The interview took place in the new Bab Al-Salam (Gate of Peace) Palace, in a living room furnished with exquisite inlaid antique Arab cabinets and chairs, piles of pillows rich with Bedouin embroidery, and a coffee table laden with pistachios and Arabic sweets. The king’s downbeat assessment contrasted sharply with his public optimism about Netanyahu just after the Israeli leader’s election in 1996.

Americans should pay attention to the cri de coeur of the Jordanian leader, who has gone further than any other Arab leader to promote peace with Israel. Jordan’s input will be crucial to the success of any Israel peace deal with the Palestinians.

So what has soured the Jordan-Israel relationship, on which the King staked so much? Perhaps the most divisive event was Netanyahu’s dispatch of Israeli security agents to Amman in September to kill a political leader of the militant Islamic group Hamas.

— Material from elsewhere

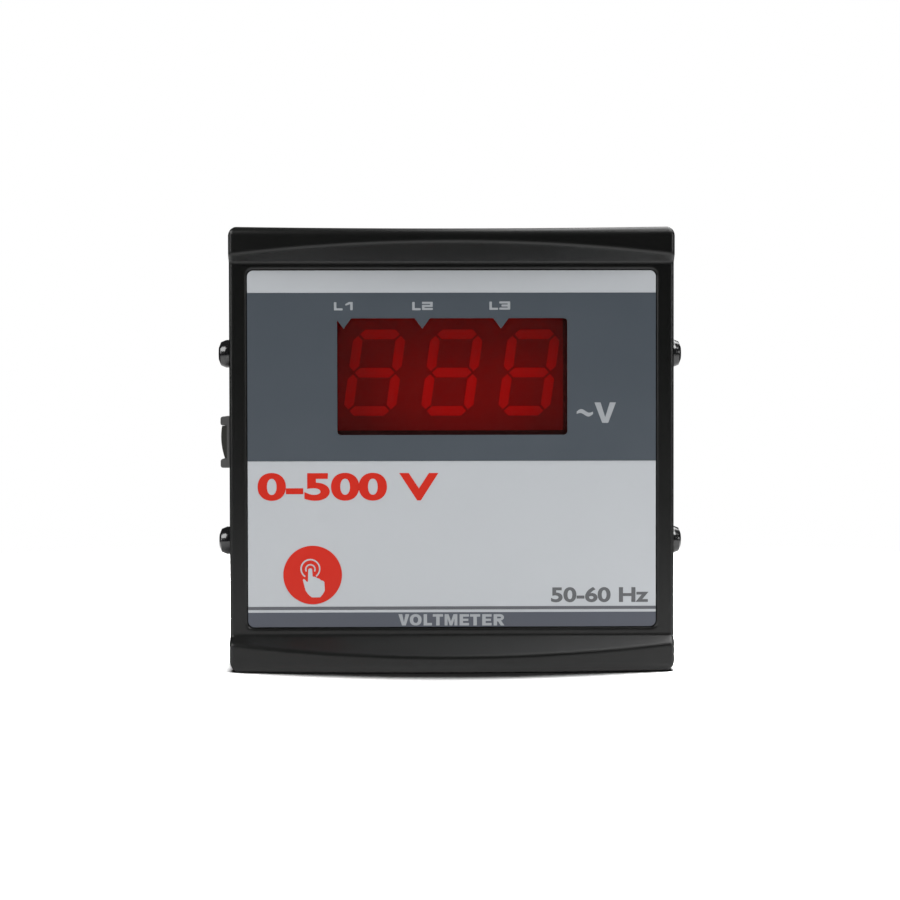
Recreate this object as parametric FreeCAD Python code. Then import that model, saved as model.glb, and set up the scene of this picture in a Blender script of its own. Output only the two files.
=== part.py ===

“It was an insult to this country, its sovereignty, its security, and totally unwarranted,” the king says, his voice shaking. If Israel believed a Jordanian citizen was involved in terrorism, he adds, its leaders should have told him, and Jordan would have dealt with the matter.

The king also cites Netanyahu’s repeated failure to live up to promises that he made to the monarch to move forward with the Palestinian peace process, like a pledge to let the Palestinians open an airport in Gaza within 24 hours. The pledge was made months ago, the airport still hasn’t opened.

But the latest tension-raisers are statements from senior Israeli officials to Israel and foreign media which claim that Israel must keep a large swath of land along the Jordan river as a security zone, in part to protect Jordan from the Palestinians. These same officials also argue that Jordan will be endangered if Israel permits the Palestinians to establish a state.

The king denies any such fears. He nearly jumps from his chair when asked about the need for a Jordan River security zone to protect Jordan. “This is absolute nonsense. If anyone wants to find an excuse not to make progress on the peace process they should find another excuse.”

As for a Palestinian state, it “would not be a threat to Jordan,” the king insists. He adds that such a state would have “every reason to consider Jordan a strong shoulder on which it can lean.”

The reason the king is so touchy about such Israeli claims is that they stir up Palestinian fears that Israel will turn to Jordan to help it keep control over the Palestinians, rather than give the Palestinians their own state.

When Netanyahu came to office his aides made clear that this was their strategy. Such a strategy seems even more plausible now, when Israeli officials are talking about giving the Palestinians only small, unviable chunks of West Bank land.

Palestinian suspicions about the king’s intent have also been fed by his close relationship with Israeli Cabinet Minister Ariel Sharon, who is promoting the ideas of a Jordan River security zone, and of Israel’s keeping most West Bank land.

King Hussein admits to a warm relationship with Sharon, who has resolved some bilateral disputes between Israel and Jordan, like disagreements over Jordan River water. He praises Sharon as a man who keeps his word on bilateral issues. But he insists that he has made it clear to Sharon that he will not negotiate on Palestinians’ issues. “That’s why I’m upset,” he says, “by speculations that suggest we are involved.”

And the king also insists that Sharon’s ideas about Israel’s keeping most West Bank land “are not binding on us.” He hopes that these are only “starting positions” for negotiating a final solution to the Palestinian question.

My sense of the discussion is that the king is trying to cultivate Sharon, a fellow military man, out of despair that he can trust Netanyahu and uncertainty about the Prime Minister’s agenda. But the Jordanian monarch is too shrewd to try to negotiate over the heads of the Palestinians. He is simply desperate to find a way for the peace process to survive.

“I can’t begin to contemplate what dangers and threats the collapse of Palestinian-Israeli peace would mean to the region,” he says, pleading to the United States to take a more active role in bridging the gap between the two sides.

“If hope disappears, the majority of people belonging to the peace camp will feel that the minority who are extremists are in charge of the agenda,” the king adds. Washington should pay attention to King Hussein’s warning.